_What needs to be done:_ Repeat exactly what appears from the opening line of the listing to the line with "PANEL_FAR_END = 0.969", inclusive.

****************

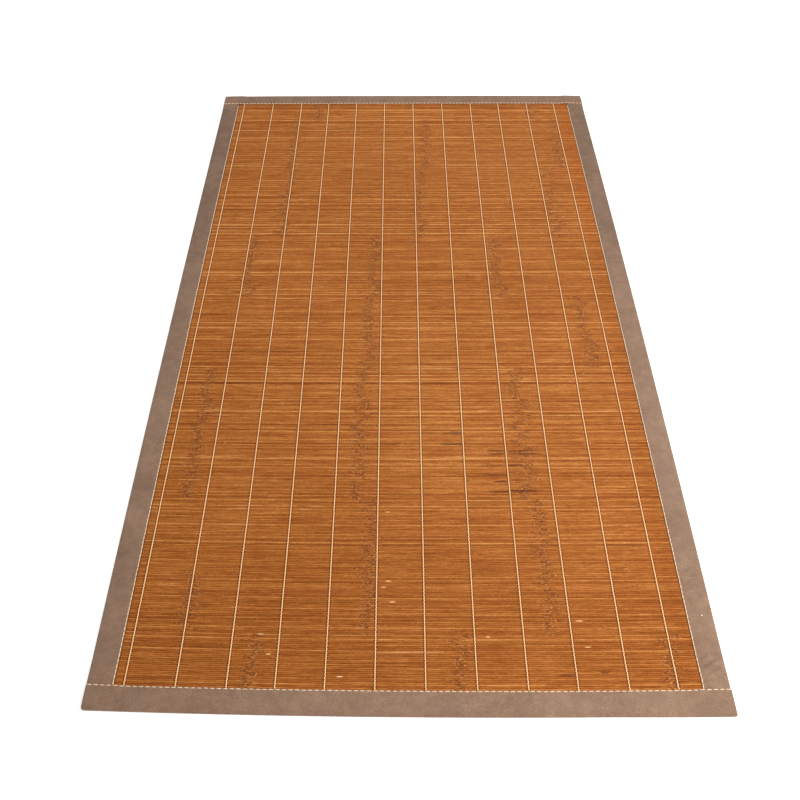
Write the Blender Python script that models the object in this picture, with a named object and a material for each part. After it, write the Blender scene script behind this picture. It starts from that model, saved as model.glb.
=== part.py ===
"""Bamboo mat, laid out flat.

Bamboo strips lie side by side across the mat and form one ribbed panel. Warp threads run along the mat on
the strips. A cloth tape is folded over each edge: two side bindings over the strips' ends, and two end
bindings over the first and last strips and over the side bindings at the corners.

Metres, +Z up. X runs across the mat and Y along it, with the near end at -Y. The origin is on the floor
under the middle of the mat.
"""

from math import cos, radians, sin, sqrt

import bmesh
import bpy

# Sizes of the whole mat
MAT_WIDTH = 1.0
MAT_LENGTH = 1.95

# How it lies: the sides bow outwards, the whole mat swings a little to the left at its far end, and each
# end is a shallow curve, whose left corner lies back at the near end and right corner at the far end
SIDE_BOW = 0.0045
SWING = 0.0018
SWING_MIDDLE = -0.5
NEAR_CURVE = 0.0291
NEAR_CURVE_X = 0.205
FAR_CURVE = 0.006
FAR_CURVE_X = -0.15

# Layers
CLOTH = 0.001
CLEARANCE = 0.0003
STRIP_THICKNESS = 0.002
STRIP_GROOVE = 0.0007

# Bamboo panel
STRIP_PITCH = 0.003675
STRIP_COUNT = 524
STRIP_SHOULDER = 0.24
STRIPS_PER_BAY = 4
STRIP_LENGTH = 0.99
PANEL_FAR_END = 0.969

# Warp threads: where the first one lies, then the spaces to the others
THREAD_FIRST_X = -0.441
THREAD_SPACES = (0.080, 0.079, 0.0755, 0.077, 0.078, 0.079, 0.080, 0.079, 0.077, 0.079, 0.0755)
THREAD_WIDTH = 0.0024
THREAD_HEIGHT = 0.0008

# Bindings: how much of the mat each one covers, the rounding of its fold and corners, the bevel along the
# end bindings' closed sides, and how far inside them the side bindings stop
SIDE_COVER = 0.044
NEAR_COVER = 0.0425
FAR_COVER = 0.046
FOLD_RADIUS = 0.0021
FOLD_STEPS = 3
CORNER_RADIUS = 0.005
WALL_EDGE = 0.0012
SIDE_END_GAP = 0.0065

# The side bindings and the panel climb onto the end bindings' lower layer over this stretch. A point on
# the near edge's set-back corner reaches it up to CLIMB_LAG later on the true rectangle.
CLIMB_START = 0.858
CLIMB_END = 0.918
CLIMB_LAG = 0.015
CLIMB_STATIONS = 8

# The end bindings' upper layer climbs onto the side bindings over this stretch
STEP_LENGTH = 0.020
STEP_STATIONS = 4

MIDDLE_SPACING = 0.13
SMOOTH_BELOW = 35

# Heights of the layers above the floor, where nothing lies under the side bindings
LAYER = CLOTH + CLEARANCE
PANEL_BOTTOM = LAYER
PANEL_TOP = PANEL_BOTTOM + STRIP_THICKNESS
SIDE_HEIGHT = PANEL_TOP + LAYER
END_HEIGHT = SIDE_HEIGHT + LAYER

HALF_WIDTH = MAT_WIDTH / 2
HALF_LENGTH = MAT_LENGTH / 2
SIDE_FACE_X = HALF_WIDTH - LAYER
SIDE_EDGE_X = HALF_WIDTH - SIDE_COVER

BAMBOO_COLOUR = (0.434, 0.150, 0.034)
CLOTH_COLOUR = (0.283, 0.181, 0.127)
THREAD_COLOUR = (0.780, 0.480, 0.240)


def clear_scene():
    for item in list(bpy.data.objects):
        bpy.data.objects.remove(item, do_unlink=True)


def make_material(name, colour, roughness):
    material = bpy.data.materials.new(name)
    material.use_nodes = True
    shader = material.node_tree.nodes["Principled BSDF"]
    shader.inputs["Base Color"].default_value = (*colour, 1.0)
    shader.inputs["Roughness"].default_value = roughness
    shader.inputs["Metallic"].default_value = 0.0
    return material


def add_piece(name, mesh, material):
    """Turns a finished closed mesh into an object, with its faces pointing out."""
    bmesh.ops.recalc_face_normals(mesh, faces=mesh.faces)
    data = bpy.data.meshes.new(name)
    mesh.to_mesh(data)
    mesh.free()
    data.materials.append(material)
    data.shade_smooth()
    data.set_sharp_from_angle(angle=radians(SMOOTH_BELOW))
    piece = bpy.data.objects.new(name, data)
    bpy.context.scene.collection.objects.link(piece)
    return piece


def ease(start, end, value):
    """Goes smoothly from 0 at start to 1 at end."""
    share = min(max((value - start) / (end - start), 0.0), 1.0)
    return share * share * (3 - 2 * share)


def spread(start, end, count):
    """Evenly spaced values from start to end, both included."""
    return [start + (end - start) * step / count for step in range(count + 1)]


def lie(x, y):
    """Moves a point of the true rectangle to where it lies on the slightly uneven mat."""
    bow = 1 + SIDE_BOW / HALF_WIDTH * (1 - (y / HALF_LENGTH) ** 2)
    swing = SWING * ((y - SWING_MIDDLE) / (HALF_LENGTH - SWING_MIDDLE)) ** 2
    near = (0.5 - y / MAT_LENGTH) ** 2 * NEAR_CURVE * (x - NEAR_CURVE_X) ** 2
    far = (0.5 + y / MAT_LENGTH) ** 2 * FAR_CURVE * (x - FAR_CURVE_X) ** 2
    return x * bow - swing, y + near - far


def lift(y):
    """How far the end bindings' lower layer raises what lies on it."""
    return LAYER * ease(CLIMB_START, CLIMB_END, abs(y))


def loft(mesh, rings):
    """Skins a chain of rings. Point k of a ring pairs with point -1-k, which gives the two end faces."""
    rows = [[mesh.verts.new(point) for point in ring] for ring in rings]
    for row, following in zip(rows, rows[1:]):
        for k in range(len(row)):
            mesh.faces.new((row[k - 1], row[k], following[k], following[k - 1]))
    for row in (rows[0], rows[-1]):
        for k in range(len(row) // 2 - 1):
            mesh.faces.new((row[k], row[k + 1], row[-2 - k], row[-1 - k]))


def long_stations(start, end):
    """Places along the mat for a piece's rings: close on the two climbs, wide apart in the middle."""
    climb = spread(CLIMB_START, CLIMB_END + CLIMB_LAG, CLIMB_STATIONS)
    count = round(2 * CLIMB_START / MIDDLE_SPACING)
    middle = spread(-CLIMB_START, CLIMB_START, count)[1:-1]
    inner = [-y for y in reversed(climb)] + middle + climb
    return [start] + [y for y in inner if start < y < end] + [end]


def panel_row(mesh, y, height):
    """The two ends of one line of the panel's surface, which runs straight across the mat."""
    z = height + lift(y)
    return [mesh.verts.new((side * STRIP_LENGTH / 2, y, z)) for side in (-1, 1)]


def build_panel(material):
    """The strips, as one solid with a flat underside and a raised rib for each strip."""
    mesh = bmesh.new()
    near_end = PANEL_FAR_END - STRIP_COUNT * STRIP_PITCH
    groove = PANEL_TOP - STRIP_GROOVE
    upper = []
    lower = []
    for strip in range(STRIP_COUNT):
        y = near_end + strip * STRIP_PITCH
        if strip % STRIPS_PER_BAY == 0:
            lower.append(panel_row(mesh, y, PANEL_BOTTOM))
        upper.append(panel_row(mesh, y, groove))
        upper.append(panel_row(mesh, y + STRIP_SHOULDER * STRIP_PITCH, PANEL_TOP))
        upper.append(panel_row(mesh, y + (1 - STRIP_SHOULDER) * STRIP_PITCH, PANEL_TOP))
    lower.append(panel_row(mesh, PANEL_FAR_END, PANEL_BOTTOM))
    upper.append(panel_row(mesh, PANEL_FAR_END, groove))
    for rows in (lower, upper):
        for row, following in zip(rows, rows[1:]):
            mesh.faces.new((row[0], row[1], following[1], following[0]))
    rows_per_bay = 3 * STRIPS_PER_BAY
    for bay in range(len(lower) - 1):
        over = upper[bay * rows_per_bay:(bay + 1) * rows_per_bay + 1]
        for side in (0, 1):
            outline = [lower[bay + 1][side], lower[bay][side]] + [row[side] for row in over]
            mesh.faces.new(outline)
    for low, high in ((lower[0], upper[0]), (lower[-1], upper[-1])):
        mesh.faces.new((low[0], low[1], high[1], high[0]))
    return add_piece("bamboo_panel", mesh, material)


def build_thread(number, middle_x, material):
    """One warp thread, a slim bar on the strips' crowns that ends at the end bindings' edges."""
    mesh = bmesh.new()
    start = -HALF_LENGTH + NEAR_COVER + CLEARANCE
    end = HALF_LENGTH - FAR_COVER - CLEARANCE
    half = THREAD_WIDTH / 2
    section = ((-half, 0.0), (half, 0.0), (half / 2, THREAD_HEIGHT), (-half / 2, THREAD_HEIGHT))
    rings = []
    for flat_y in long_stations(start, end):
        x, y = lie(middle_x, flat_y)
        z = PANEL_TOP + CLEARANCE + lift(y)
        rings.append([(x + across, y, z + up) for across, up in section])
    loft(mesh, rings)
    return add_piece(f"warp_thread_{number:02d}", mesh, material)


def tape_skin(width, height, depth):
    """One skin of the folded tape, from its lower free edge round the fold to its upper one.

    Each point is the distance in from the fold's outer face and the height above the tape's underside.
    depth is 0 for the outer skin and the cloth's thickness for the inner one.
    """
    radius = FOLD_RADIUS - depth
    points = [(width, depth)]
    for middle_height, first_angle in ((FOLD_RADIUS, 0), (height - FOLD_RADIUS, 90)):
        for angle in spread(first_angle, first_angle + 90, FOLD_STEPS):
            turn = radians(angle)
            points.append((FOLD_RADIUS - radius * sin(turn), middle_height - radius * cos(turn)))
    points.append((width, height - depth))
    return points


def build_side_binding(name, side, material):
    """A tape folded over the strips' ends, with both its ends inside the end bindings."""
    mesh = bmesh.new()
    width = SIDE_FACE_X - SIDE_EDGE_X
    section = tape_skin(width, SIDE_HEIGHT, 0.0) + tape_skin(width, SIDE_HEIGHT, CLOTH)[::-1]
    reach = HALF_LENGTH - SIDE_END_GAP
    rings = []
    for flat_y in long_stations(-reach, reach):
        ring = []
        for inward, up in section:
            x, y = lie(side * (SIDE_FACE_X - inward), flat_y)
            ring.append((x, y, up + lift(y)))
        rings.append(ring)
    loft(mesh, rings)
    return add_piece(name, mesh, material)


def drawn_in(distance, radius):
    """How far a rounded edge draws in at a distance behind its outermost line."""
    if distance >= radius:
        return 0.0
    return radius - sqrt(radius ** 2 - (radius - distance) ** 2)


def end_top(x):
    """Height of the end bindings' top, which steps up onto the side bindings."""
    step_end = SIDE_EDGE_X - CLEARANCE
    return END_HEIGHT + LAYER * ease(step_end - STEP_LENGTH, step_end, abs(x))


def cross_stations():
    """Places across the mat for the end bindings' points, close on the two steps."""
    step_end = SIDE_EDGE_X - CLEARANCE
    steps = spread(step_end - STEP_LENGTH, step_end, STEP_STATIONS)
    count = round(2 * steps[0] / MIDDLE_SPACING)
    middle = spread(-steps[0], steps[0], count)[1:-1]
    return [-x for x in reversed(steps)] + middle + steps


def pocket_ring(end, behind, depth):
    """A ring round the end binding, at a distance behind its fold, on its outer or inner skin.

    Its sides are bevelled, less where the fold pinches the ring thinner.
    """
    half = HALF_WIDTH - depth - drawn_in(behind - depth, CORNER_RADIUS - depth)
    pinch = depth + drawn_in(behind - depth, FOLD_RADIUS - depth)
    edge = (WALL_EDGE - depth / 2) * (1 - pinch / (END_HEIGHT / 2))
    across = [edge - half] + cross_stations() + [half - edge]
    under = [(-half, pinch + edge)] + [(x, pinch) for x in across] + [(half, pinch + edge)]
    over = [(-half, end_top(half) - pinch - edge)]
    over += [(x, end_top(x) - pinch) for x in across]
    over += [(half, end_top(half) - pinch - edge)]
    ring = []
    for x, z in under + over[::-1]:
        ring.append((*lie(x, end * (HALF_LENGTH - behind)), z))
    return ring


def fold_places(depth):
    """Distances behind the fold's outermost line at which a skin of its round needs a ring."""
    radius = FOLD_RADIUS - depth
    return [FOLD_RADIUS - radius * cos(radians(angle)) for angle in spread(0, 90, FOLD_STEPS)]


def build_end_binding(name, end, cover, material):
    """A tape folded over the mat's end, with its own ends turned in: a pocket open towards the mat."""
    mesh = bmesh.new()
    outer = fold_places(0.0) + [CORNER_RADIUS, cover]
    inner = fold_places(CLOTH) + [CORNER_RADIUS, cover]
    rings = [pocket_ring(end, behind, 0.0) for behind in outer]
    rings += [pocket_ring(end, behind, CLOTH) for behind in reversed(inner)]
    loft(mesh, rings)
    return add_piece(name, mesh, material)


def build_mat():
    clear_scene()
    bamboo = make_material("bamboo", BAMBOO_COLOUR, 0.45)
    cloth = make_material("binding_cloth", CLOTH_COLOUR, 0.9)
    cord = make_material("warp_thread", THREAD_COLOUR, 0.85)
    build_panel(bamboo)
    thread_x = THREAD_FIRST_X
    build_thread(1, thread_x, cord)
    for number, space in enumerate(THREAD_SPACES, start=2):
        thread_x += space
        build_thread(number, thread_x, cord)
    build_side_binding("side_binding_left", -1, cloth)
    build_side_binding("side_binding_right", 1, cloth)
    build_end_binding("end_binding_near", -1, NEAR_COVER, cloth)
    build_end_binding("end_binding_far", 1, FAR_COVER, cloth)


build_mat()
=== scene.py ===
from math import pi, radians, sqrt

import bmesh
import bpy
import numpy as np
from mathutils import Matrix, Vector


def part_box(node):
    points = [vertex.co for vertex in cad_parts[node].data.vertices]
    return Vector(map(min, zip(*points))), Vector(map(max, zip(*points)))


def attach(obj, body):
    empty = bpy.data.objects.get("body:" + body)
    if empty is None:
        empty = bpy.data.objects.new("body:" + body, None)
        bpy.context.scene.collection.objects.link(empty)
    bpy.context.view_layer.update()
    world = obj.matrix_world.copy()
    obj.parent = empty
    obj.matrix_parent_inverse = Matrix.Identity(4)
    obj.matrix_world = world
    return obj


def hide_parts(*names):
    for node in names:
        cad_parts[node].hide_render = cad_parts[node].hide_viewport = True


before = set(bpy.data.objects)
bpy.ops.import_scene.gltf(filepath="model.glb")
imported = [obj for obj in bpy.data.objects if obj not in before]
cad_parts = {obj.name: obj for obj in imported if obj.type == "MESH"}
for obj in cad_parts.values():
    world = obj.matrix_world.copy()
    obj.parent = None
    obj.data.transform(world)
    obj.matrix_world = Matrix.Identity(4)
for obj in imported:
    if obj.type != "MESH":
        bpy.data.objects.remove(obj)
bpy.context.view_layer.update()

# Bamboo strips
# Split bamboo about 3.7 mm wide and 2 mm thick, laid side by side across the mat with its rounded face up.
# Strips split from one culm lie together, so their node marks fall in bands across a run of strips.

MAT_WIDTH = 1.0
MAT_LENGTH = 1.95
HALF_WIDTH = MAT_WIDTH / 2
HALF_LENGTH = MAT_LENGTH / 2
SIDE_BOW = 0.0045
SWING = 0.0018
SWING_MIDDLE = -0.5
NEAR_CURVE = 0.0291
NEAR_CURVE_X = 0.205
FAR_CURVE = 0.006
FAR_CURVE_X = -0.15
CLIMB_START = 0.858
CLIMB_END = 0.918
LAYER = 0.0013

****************

_Final result:_
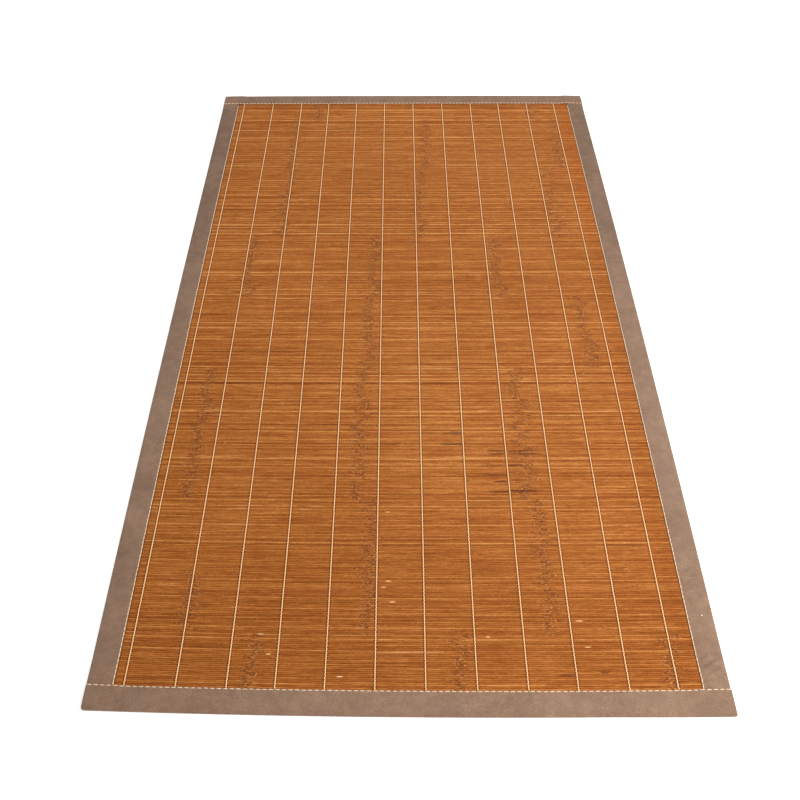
Write the Blender Python script that models the object in this picture, with a named object and a material for each part. After it, write the Blender scene script behind this picture. It starts from that model, saved as model.glb.
=== part.py ===
"""Bamboo mat, laid out flat.

Bamboo strips lie side by side across the mat and form one ribbed panel. Warp threads run along the mat on
the strips. A cloth tape is folded over each edge: two side bindings over the strips' ends, and two end
bindings over the first and last strips and over the side bindings at the corners.

Metres, +Z up. X runs across the mat and Y along it, with the near end at -Y. The origin is on the floor
under the middle of the mat.
"""

from math import cos, radians, sin, sqrt

import bmesh
import bpy

# Sizes of the whole mat
MAT_WIDTH = 1.0
MAT_LENGTH = 1.95

# How it lies: the sides bow outwards, the whole mat swings a little to the left at its far end, and each
# end is a shallow curve, whose left corner lies back at the near end and right corner at the far end
SIDE_BOW = 0.0045
SWING = 0.0018
SWING_MIDDLE = -0.5
NEAR_CURVE = 0.0291
NEAR_CURVE_X = 0.205
FAR_CURVE = 0.006
FAR_CURVE_X = -0.15

# Layers
CLOTH = 0.001
CLEARANCE = 0.0003
STRIP_THICKNESS = 0.002
STRIP_GROOVE = 0.0007

# Bamboo panel
STRIP_PITCH = 0.003675
STRIP_COUNT = 524
STRIP_SHOULDER = 0.24
STRIPS_PER_BAY = 4
STRIP_LENGTH = 0.99
PANEL_FAR_END = 0.969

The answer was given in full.